The solution is: If the feature branch gets rebased, do not use 'git pull' (as that does a merge by default, and merges don't play nicely with rebases). Instead do 'git pull --rebase', and after that, everything will be groovy. It's best to make 'git pull' always do a rebase instead of a merge:
# make 'git pull' on master always use rebase 
git config branch.master.rebase true

# setup rebase for every tracking branch
git config --global branch.autosetuprebase always
Another way to avoid this problem is to never 'pull': If you find you can't push your feature branch because someone else has made commits to it, then make a temporary branch to store your commits, then re-checkout the latest feature branch from origin (or do 'git reset --hard origin/branchname'), and then cherry-pick your commits back into it from the temporary branch.

General advice

Merge frequently

Merge your code upstream as often as possible, in order to resolve any conflicts early, while the code is still fresh in everyone's mind.

Rebase cautiously

If you're the only developer on a branch, rebase frequently.
If others are working on the same branch, or are working downstream, then you must agree a good time to rebase, i.e. after everyone has committed and is prepared to pull (if on same branch) or rebase (if downstream) and resolve any conflicts.

Document your policy

Write down the rules you plan to follow in order to minimise the pain of merge conflicts and other confusion.

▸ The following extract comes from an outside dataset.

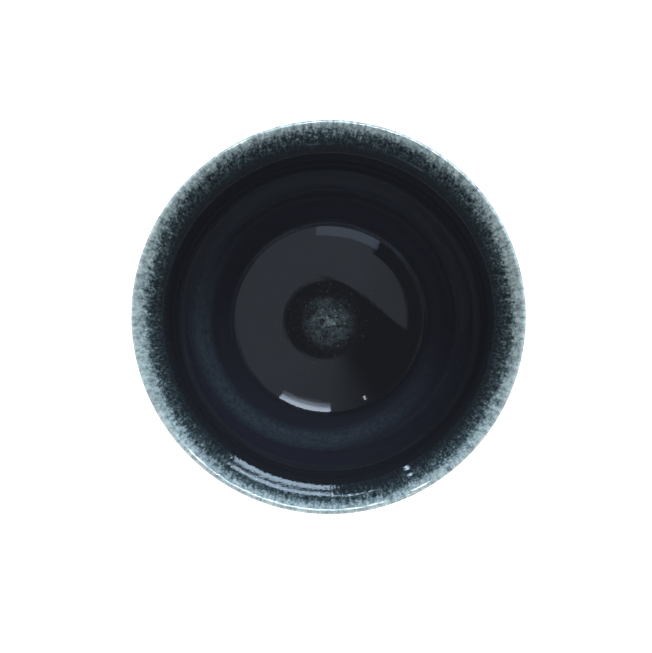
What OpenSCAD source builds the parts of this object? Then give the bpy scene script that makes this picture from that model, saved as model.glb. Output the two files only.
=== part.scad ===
// Guinomi sake cup: a thrown clay bowl on a foot ring, under coats of glaze that are solids of their own.
// Millimetres, +Z up, with the origin on the table under the middle of the foot.

/* [Cup] */
// Diameter over the glazed lip
rim_d = 70; // [60:0.5:80]
// Height from the table to the top of the lip
cup_h = 35; // [32:0.5:41]

/* [Lip] */
// Width of the rounded top of the lip, over the glaze
lip_w = 1.3; // [1:0.1:2]
// Height of the rounded top of the lip, over the glaze
lip_h = 1.3; // [0.8:0.1:2]

/* [Wall] */
// Thickness of the clay at the belly
wall_t = 3.1; // [2:0.1:4.5]
// Thickness of the clay in the middle of the floor
floor_t = 4.6; // [3:0.1:6]

/* [Foot] */
// Diameter of the foot ring where it stands
foot_d = 29; // [25:0.5:32]
// Width of the foot ring where it stands
foot_w = 3.4; // [2.4:0.1:5]
// Height of the recess inside the foot ring
recess_h = 4.3; // [3:0.1:5.5]
// How far the foot ring spreads outwards up to the bowl
foot_flare = 0.8; // [0.3:0.1:1.4]
// How far the recess narrows up to the bowl
foot_draft = 0.5; // [0.1:0.1:1]
// Rounding of the edges that the foot ring stands on
foot_edge = 0.6; // [0.2:0.1:0.8]

/* [Glaze] */
// Thickness of the dark glaze inside the bowl
liner_t = 0.35; // [0.2:0.05:0.6]
// Thickness of the pale glaze in the middle of the well
spot_t = 0.3; // [0.2:0.05:0.6]
// Thickness of the glaze over the lip
lip_glaze_t = 0.22; // [0.16:0.02:0.3]
// Thickness of the dark glaze on the outer wall
outer_t = 0.35; // [0.2:0.05:0.6]
// How much thicker the outer glaze is in the roll that it ends in
roll_t = 0.6; // [0.3:0.05:0.9]
// Height of the roll that the outer glaze ends in
roll_h = 2.6; // [1.5:0.1:4]
// Radius of the pale spot in the well
spot_r = 2.8; // [1.5:0.1:4]
// Width of the pale band inside the lip, seen from above
band_w = 4.4; // [3:0.1:6]
// Height of the pale band on the outer wall, with the lip
band_h = 6; // [4:0.1:9]
// Height of the bare clay between the foot ring and the outer glaze
bare_h = 0.6; // [0.2:0.1:2]

/* [Hidden] */
$fn = 180;

// Lean of the inner wall from the level, in degrees, at shares of its run from the centre to the lip:
// a low hump, a shallow moat, the round of the well, a steep belly, a gentle shelf and a steeper lip band
bowl_lean_shares = [[0, 0], [0.035, -3], [0.075, -4], [0.13, 0], [0.2, 8], [0.3, 15.5], [0.41, 26],
    [0.485, 32], [0.59, 42], [0.65, 52], [0.705, 61], [0.765, 65], [0.81, 62], [0.855, 45], [0.885, 32],
    [0.91, 27], [0.93, 34], [0.942, 46], [0.96, 53], [1, 53]];
// Steps in which the climb of the inner wall is added up
climb_steps = 240;
// Lean of the wall where the lip starts to round over, in degrees
lip_lean = 53;
// Where the belly lies on the run of the inner wall
belly_share = 0.765;
// Radius of the moat round the hump, as a share of the pale spot's
moat_share = 2;
// Lengths of the handles of the two outer curves, as shares of their run and climb
underside_handle_shares = [0.74, 0.44];
upper_handle_shares = [0.4, 0.2];
// How thick the roll and the coat under it are, at shares of the roll's height from the glaze line up
roll_shares = [[0, 0], [0.06, 0.5], [0.14, 0.78], [0.26, 0.97], [0.38, 1], [0.52, 0.86], [0.68, 0.5],
    [0.84, 0.16], [1, 0]];
coat_shares = [[0, 0], [0.06, 0.5], [0.14, 0.78], [0.26, 0.97], [0.38, 1], [1, 1]];

// Steps along each stretch of the outline
curve_steps = 120;
underside_steps = 8;
seat_steps = 5;
shoulder_steps = 5;
roll_steps = 12;
outer_steps = 20;
band_steps = 8;
lip_out_steps = 10;
lip_in_steps = 5;
rim_steps = 14;
liner_steps = 44;
well_steps = 8;
edge_steps = 5;

// Reach of the rounded lip and of the inner wall that climbs to it
lip_r = lip_w / 2;
crown_r = rim_d / 2 - lip_r;
lip_z = cup_h - lip_h;
lip_turn = 180 - atan2(lip_h, lip_r * tan(lip_lean));
inner_end_r = crown_r + lip_r * cos(lip_turn);
inner_end_z = lip_z + lip_h * sin(lip_turn);
well_z = recess_h + floor_t + spot_t;
bowl_depth = inner_end_z - well_z;
belly_r = belly_share * inner_end_r;
band_r = rim_d / 2 - band_w;
moat_r = moat_share * spot_r;

// Heights that the inner wall has climbed at each step, on a run of 1
climbs = [for (i = 0, z = 0; i <= climb_steps;
    z = z + tan(lookup((i + 0.5) / climb_steps, bowl_lean_shares)) / climb_steps, i = i + 1) z];
climb_shares = [for (i = [0:climb_steps]) [i / climb_steps, climbs[i] / climbs[climb_steps]]];
steepness = bowl_depth / inner_end_r / climbs[climb_steps];

// Places and directions on the glazed inner wall at a radius
function inner_z(r) = well_z + bowl_depth * lookup(r / inner_end_r, climb_shares);
function inner_lean(r) = atan(steepness * tan(lookup(r / inner_end_r, bowl_lean_shares)));
function into_clay(lean) = [sin(lean), -cos(lean)];
function glaze_in(r) = [r, inner_z(r)];

// Thickness of the inner glaze: thin on the hump, full in the bowl, thin again towards the lip
function inner_glaze_t(r) = lookup(r, [[0, spot_t], [spot_r, spot_t], [moat_r, liner_t],
    [belly_r, liner_t], [inner_end_r, lip_glaze_t]]);
function clay_in(r) = glaze_in(r) + inner_glaze_t(r) * into_clay(inner_lean(r));

// The outside of the clay: one curve from the middle of the underside to the belly, one on to the lip
belly_lean = inner_lean(belly_r);
belly_out = clay_in(belly_r) + wall_t * into_clay(belly_lean);
lip_out = [crown_r + lip_r - lip_glaze_t, lip_z];
function bezier(p, t) = pow(1 - t, 3) * p[0] + 3 * pow(1 - t, 2) * t * p[1]
    + 3 * (1 - t) * pow(t, 2) * p[2] + pow(t, 3) * p[3];
underside_climb = belly_out.y - recess_h;
upper_climb = lip_out.y - belly_out.y;
along_belly = [cos(belly_lean), sin(belly_lean)];
underside = [[0, recess_h], [underside_handle_shares[0] * belly_out.x, recess_h],
    belly_out - underside_handle_shares[1] * underside_climb * along_belly, belly_out];
upper = [belly_out, belly_out + upper_handle_shares[0] * upper_climb * along_belly,
    lip_out - [0, upper_handle_shares[1] * upper_climb], lip_out];
// The place on the clay's outside: t runs from 0 in the middle to 1 at the belly and 2 at the lip
function clay_out(t) = t < 1 ? bezier(underside, t) : bezier(upper, t - 1);
outside_by_r = [for (i = [0:curve_steps]) let (t = 2 * i / curve_steps) [clay_out(t).x, t]];
outside_by_z = [for (i = [0:curve_steps]) let (t = 2 * i / curve_steps) [clay_out(t).y, t]];
function t_at_r(r) = lookup(r, outside_by_r);
function t_at_z(z) = lookup(z, outside_by_z);
foot_out_t = t_at_r(foot_d / 2 + foot_flare);
foot_in_t = t_at_r(foot_d / 2 - foot_w - foot_draft);
line_z = clay_out(foot_out_t).y + bare_h;
line_t = t_at_z(line_z);
roll_end_t = t_at_z(line_z + roll_h);
band_t = t_at_z(cup_h - band_h);

// The direction out of the clay, square to its outside
function out_of_clay(t) = let (step = 1 / curve_steps,
    run = clay_out(min(t + step, 2)) - clay_out(max(t - step, 0))) [run.y, -run.x] / norm(run);
function outer_glaze_t(t) = let (share = (clay_out(t).y - line_z) / roll_h)
    t < roll_end_t ? roll_t * lookup(share, roll_shares) + outer_t * lookup(share, coat_shares)
    : outer_t + (lip_glaze_t - outer_t) * max(0, (t - band_t) / (2 - band_t));
function glaze_out(t) = clay_out(t) + outer_glaze_t(t) * out_of_clay(t);

// Numbers from one value to another in equal steps, without the last
function spaced(from, to, steps) = [for (i = [0:steps - 1]) from + (to - from) * i / steps];
function turned(list) = [for (i = [1:len(list)]) list[len(list) - i]];
// The rounded top of the lip between the outer and the inner wall, over the crown
function lip_round(cover) = [for (a = concat(spaced(0, 90, lip_out_steps), spaced(90, lip_turn, lip_in_steps)))
    if (a > 0) [crown_r + (lip_r - cover) * cos(a), lip_z + (lip_h - cover) * sin(a)]];

underside_ts = spaced(0, foot_in_t, underside_steps);
seat_ts = spaced(foot_in_t, foot_out_t, seat_steps);
shoulder_ts = spaced(foot_out_t, line_t, shoulder_steps);
roll_ts = spaced(line_t, roll_end_t, roll_steps);
wall_ts = spaced(roll_end_t, band_t, outer_steps);
band_ts = spaced(band_t, 2, band_steps);
rim_rs = spaced(inner_end_r, band_r, rim_steps);
liner_rs = spaced(band_r, spot_r, liner_steps);
well_rs = spaced(spot_r, 0, well_steps);

module turned_solid(outline) {
    rotate_extrude() polygon(outline);
}

// A coat between a line of points on the glaze and a line of points on the clay
module coat(glaze_line, clay_line) {
    turned_solid(concat(glaze_line, turned(clay_line)));
}

module clay_body() {
    outside = concat(underside_ts, seat_ts, shoulder_ts, roll_ts, wall_ts, band_ts, [2]);
    inside = concat(rim_rs, liner_rs, well_rs, [0]);
    color([0.52, 0.43, 0.36])
        turned_solid(concat([for (t = outside) clay_out(t)], lip_round(lip_glaze_t),
            [for (r = inside) clay_in(r)]));
}

// The ring's top follows the underside of the bowl, and its standing edges are rounded
module foot_ring() {
    outer = foot_d / 2;
    inner = outer - foot_w;
    seat = [for (t = concat(seat_ts, [foot_out_t])) clay_out(t)];
    outer_edge = [for (i = [0:edge_steps]) let (a = 90 * i / edge_steps)
        [outer - foot_edge + foot_edge * sin(a), foot_edge - foot_edge * cos(a)]];
    inner_edge = [for (i = [0:edge_steps]) let (a = 90 * i / edge_steps)
        [inner + foot_edge - foot_edge * cos(a), foot_edge - foot_edge * sin(a)]];
    color([0.52, 0.43, 0.36])
        turned_solid(concat(inner_edge, outer_edge, turned(seat)));
}

module liner_glaze() {
    stretch = concat(liner_rs, [spot_r]);
    color([0.05, 0.06, 0.09])
        coat([for (r = stretch) glaze_in(r)], [for (r = stretch) clay_in(r)]);
}

module well_glaze() {
    stretch = concat(well_rs, [0]);
    color([0.35, 0.43, 0.46])
        coat([for (r = stretch) glaze_in(r)], [for (r = stretch) clay_in(r)]);
}

module rim_glaze() {
    outside = concat(band_ts, [2]);
    inside = concat(rim_rs, [band_r]);
    color([0.6, 0.7, 0.73])
        coat(concat([for (t = outside) glaze_out(t)], lip_round(0), [for (r = inside) glaze_in(r)]),
            concat([for (t = outside) clay_out(t)], lip_round(lip_glaze_t), [for (r = inside) clay_in(r)]));
}

module outer_glaze() {
    outside = concat(roll_ts, wall_ts, [band_t]);
    color([0.06, 0.07, 0.1])
        coat([for (t = outside) if (t > line_t) glaze_out(t)], [for (t = outside) clay_out(t)]);
}

clay_body();
foot_ring();
liner_glaze();
well_glaze();
rim_glaze();
outer_glaze();
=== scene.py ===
"""Guinomi sake cup: the looks of a small thrown bowl under dark glaze, built round its solids.

Metres, +Z up, with the origin on the table under the middle of the foot. The bowl opens upwards.
Outlines and tables are in millimetres and degrees, and azimuth 0 is along +X.
"""

import math

import bpy
import numpy as np
from bpy.props import FloatProperty, FloatVectorProperty, IntProperty, PointerProperty
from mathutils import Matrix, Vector
from mathutils.kdtree import KDTree


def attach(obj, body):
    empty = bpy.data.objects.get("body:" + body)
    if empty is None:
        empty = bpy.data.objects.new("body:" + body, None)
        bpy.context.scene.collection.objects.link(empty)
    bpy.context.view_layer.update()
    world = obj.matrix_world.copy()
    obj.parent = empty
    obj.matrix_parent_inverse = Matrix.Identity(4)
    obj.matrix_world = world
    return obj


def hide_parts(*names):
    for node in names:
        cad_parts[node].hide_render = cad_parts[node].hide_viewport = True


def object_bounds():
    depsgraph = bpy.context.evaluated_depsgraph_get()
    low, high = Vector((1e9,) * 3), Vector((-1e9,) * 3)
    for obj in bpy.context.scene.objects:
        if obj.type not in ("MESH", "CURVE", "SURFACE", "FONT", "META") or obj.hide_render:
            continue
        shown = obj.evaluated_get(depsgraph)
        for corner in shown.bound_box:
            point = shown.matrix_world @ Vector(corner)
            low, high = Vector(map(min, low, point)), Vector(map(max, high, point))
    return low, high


bl_info = {
    "name": "Guinomi Sake Cup",
    "version": (1, 0, 0),
    "blender": (4, 5, 0),
    "location": "3D View > Sidebar > Sake Cup",
    "description": "Models a small thrown and glazed sake cup, piece by piece",
    "category": "Add Mesh",
}

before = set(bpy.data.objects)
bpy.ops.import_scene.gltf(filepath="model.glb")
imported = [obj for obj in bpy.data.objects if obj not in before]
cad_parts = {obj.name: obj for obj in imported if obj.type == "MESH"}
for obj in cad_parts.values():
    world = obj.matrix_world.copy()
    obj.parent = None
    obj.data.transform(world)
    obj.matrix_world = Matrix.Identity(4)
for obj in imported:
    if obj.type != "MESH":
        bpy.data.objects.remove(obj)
CAD_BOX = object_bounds()
MM = 0.001

# The outline of the cup, as the solids have it

# Lean of the inner wall from the level, in degrees, at shares of its run from the centre to the lip
BOWL_LEANS = [
    (0, 0), (0.0347, -3), (0.0743, -4), (0.1287, 0), (0.198, 8), (0.297, 15.5), (0.404, 26.6),
    (0.4782, 33.6), (0.5822, 43.6), (0.6406, 52.5), (0.695, 61.5), (0.7544, 65.5), (0.798, 62.5),
    (0.8495, 49.5), (0.8713, 43.7), (0.8851, 40.3), (0.8955, 38.1), (0.9005, 37.9), (0.9049, 38.1),
    (0.9143, 40.8), (0.9262, 45.5), (0.9426, 53.5), (0.9912, 53.5), (0.9936, 45.5), (1, 34),
]
CLIMB_STEPS = 1200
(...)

Make sure everyone understands the rules.

Communicate

Ensure developers working on the same branch, or downstream of others in the team are communicating enough to get advance warning of possible merge conflicts, so these can be resolved as early as possible, and prevent potential conflicts from all building up and causing pain/confusion at the end of the development cycle.

Avoid dependencies

The best way to avoid conflicts is to organise the work to reduce dependencies in the first place.

  • Horizontal slicing is one way to achieve this (e.g. one person works on the model, one on the view, and one on the controller).
  • Making small changes and deploying them quickly is another way.

There's more than one way to do it

If a set of stories/tasks requires distinct sections of code to be written for the same feature, consider cutting a main feature branch, and having each developer cut a sub-branch from that for their individual tasks. Individual developers could also use a sub-branch for wide-ranging experimental changes. Or if developers feel more comfortable committing to a single large feature branch and co-ordinating with each other, or if that just makes more sense for a particular feature, then do that instead.